## Your task
From the records below, copy every line that contains the word "body".

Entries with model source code
======
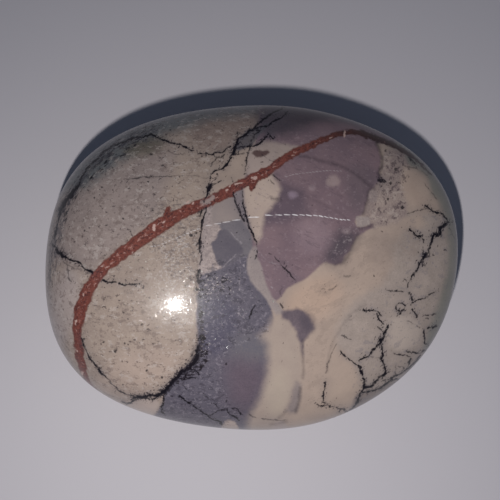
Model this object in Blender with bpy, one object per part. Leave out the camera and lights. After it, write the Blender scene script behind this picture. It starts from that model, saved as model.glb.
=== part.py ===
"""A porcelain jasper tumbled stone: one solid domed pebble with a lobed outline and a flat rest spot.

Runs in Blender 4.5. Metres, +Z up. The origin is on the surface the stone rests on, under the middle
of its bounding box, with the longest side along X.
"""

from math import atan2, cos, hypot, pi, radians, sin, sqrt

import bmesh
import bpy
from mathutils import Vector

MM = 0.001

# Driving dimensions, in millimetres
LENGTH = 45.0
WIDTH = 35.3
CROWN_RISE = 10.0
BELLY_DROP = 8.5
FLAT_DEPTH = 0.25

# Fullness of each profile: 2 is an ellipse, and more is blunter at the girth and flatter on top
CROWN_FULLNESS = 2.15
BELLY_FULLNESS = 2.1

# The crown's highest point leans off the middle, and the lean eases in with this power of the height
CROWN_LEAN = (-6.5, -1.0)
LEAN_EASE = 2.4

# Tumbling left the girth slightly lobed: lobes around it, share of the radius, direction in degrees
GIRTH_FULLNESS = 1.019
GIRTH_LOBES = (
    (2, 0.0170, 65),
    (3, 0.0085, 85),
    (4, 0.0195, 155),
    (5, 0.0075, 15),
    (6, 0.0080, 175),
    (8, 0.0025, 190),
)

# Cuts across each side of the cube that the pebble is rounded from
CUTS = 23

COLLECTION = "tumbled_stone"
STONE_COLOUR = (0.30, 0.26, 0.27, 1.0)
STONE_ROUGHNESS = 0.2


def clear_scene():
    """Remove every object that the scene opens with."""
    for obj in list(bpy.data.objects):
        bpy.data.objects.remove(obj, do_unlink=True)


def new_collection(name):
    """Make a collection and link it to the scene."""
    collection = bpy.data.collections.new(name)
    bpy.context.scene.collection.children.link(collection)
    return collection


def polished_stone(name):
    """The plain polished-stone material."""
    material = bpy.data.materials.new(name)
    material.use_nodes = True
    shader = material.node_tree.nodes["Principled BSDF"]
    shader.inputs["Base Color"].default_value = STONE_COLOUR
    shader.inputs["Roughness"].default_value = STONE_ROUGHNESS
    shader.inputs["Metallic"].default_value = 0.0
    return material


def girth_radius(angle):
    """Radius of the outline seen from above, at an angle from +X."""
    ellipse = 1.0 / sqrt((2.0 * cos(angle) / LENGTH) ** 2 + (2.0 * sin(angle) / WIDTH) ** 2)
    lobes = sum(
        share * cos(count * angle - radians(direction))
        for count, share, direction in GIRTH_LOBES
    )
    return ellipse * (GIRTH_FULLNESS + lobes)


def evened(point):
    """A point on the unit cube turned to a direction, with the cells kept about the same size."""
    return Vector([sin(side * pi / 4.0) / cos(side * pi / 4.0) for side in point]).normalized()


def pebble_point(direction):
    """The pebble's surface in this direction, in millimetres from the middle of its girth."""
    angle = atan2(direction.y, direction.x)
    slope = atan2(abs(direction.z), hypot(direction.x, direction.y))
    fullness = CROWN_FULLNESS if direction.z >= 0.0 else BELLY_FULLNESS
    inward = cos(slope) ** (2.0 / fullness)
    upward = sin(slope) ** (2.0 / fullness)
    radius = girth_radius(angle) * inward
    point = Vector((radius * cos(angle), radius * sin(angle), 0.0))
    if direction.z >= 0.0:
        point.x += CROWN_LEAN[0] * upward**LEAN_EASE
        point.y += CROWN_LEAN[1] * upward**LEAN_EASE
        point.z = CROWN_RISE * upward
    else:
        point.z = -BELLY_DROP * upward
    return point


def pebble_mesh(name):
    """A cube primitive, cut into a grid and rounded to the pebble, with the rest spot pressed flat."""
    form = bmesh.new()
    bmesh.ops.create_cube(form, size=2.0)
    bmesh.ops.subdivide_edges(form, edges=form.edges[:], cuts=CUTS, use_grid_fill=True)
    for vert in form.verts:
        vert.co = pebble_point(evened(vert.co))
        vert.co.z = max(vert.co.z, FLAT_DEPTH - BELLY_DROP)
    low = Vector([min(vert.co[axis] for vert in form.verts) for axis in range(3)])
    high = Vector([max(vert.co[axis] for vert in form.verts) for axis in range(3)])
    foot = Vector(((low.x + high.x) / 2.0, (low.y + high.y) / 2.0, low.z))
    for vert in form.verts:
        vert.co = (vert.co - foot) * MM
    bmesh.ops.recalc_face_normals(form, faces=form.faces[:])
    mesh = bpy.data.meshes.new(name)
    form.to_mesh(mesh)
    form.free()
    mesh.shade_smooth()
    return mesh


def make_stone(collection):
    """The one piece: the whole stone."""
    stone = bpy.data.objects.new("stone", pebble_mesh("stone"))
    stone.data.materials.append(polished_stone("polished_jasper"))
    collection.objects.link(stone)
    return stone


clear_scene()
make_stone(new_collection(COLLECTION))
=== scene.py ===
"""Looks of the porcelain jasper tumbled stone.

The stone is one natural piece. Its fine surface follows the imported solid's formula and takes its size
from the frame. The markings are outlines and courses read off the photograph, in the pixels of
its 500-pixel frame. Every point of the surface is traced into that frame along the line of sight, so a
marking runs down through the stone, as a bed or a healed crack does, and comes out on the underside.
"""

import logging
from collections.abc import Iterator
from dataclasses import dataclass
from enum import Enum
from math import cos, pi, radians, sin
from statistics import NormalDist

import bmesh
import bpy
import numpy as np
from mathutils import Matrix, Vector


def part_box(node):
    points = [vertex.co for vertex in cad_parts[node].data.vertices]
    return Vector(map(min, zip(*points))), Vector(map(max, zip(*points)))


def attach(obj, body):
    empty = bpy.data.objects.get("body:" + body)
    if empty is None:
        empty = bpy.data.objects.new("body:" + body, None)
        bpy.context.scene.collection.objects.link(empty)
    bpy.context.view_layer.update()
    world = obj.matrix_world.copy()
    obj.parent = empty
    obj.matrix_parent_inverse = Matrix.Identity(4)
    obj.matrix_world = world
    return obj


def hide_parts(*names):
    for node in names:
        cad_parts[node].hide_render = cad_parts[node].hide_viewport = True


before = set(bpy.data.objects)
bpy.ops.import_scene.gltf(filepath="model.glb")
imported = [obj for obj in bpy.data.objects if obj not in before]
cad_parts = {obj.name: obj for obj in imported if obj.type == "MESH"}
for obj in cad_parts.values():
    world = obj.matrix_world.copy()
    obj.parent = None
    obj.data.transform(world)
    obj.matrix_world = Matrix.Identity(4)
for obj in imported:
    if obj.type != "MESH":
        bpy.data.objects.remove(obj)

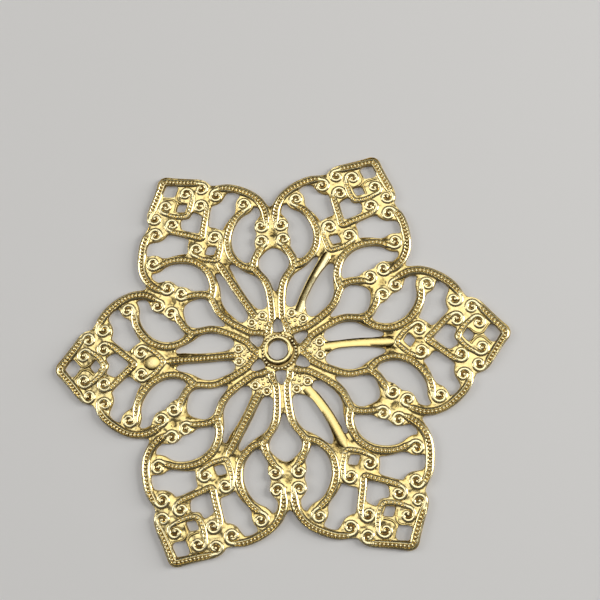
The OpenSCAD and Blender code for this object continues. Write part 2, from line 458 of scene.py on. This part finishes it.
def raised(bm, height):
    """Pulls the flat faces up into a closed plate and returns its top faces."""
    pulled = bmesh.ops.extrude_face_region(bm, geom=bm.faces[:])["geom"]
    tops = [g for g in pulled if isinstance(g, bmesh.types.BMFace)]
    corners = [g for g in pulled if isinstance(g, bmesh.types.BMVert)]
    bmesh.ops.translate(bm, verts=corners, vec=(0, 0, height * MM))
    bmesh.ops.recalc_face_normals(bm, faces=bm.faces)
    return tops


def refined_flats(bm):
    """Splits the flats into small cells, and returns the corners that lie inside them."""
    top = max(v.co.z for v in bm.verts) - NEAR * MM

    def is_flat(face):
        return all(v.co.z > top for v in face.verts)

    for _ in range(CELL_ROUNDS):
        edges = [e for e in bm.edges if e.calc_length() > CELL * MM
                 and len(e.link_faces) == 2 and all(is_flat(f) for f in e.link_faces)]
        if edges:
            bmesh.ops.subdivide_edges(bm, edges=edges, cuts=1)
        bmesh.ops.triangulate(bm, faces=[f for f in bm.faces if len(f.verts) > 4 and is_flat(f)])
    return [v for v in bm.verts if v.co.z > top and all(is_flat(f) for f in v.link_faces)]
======
## Written answer
def attach(obj, body):
    empty = bpy.data.objects.get("body:" + body)
        empty = bpy.data.objects.new("body:" + body, None)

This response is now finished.